One infamous detractor to coming late to meetings or swearing during meetings is “The Penalty Jar”. I’ve used this technique, and heard about it in quite a few places. It’s a basic premise, your late to a meeting, put a dollar in the jar, change, or whatever. A collective donation, which is then used to perhaps buy pizza on the night of releases. Jokingly some managers might off hand swear lightly and put a fiver in the jar, just to uplift morale. It is a physiological counterweight effect, that depending upon the team attitude and company policy, some may say enforce swearing, but it’s light handed, and the fiver is meant to imply the manager is ‘paying forward’ to encourage the team toward the end goal, the release.
Conclusion:
I hope this was an easy read. Many teams are using these methodologies today, but surprisingly, some have yet to adopt this process.

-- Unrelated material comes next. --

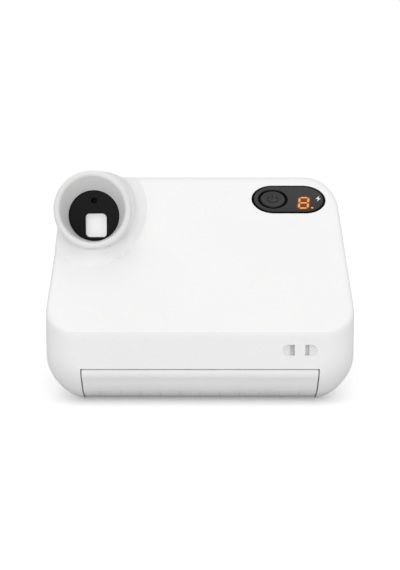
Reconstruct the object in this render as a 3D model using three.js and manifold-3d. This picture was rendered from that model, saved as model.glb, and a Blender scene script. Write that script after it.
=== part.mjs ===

At times, this process may be challenging when interacting with on and offshore teams that have great differences in time zones because teams prefer to have the DSU in the morning or midday the latest, while the blockers are fresh in their minds, and able to help others get un-blocked after the call. I’ve seen it work well with a 9 AM <->12 PM timezone delta although it could be done with a middle person playing the role as the off shore liaison. However, even if there are no language differences, the lack of full team interaction may inhibit team members to unblock someone for some cases, which require direct peer to peer team staff interaction. Alternately, staff sometimes work off-shift to solve some blockers.